UNDP has committed, together with many of our leading stakeholders, to improve our work in the area of microfinance. In February 2004, UNDP co-hosted a High Level Meeting of Development Ministers whose agencies had also participated in the Peer Review process. These agencies committed to reconvene in 2006 to review progress. The Ministers agreed that “ accountability and transparency on performance of the portfolio are more important than looking good.” We also noted that transparency is critical to reaching our shared vision of creating sustainable access to financial services for poor and low-income people. In that spirit UNDP asked the Consultative Group to Assist the Poor (CGAP) for an independent review of UNDP’s microfinance portfolio and committed to publish the results.[1]
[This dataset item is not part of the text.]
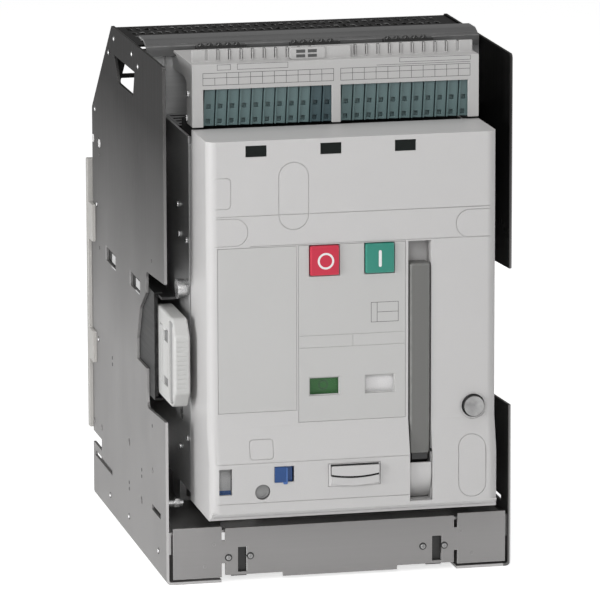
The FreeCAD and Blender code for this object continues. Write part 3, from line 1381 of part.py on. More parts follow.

CGAP’s Portfolio Review confirms many of the issues indicated in our initial Peer Review.[2] These recommendations provide a solid basis to improve our performance. The good news is that we do have models that have proven successful. To assure that we utilize these models and their associated best practices, all new microfinance related programming in UNDP will be done within the following framework:

UNDP will use the principles of UNCDF’s MicroStart model whenever it funds, or administers the funding of others for, microcredit operations. The key elements are:

  • Project implementation should be done, or very closely guided by, a technical service provider (TSP) that has a proven track record to produce sustainable microfinance.[3] These should come from a list of providers screened by UNCDF. Other TSPs who meet requirements may be used only with the approval of the responsible regional microfinance specialist. Many of these TSPs are practitioners from the South. This presents an excellent opportunity for TCDC.
  • Each UNDP-supported microfinance institution should report key performance indicators every quarter to the MIX Market.[4] Costs of reporting should be included in programme budgets. The indicators should include at a minimum the number of active clients, average loan size, portfolio quality, and cost recovery.[5] Calculation of these indicators should follow accepted guidelines.[6]
  • Performance based grant agreements should be utilized in all cases.[7] MFIs that do not meet performance standards should be dropped from the programme unless the technical service provider is confident that MFI managers will promptly correct the problems.
  • Grant Agreements should be prepared between UNDP and a private[8] financial services entity and approved by a steering committee with minority Government representation. Microfinance and financial services are essentially a private sector activity. Government efforts should focus primarily on removing constraints in the enabling environment.
  • Regional technical experts should collaborate closely with the Country Office in design, implementation, and monitoring of the project. These experts should clear each new programme and certify its compliance with UNDP policy prior to approval. These experts should also assure and track quarterly reporting and inform management where inadequacies are found.
  • UNDP Regional Bureaus will be responsible for the quality of microfinance programming within their respective regions. Together with UNCDF they will select well-qualified regional microfinance experts to support country programming. These experts will report jointly to the Regional Bureau and UNCDF.[9]
  • In the Least Developed Countries (LDCs), UNCDF should be actively involved in the design and implementation of any microfinance programme. UNCDF should also co-invest with Regional Bureaus and Country Offices in microfinance activities in the LDCs to the greatest extent possible.
  • All UNDP staff and their counterparts in Central Banks or partner ministries responsible for microfinance related programming will be trained with resources from country programme budgets at courses such as Turin (www.itcilo.org/microfinance) or the CGAP course http://www.cgap.org/direct/special/training.php.
  • Country Offices must consult with government, all other donors, and stakeholders before approving any new microfinance support in a specific country or with specific institutions to ensure complementarity and avoid undermining others in the market.
  • Microfinance programming will be done within stand-alone programmes whenever possible. Credit components in broader programmes tend not to get adequate management attention and have performed poorly.
  • Microfinance programmes should generally exceed U.S.$ 500,000 in the aggregate and should target programme budgets of more than U.S.$1 million. This is to assure that the programmes have sufficient scale and resources to attract skilled technical experts and also to have sustainable impact.[10]
  • As a general rule, because their results to date have been very poor, UNDP will no longer fund Community-managed revolving loan Funds.[11] Community-managed revolving loan fund projects involve external funding of loans within community-based groups where a credit fund for members operates without substantial oversight and management from professional staff of a specialized financial institution.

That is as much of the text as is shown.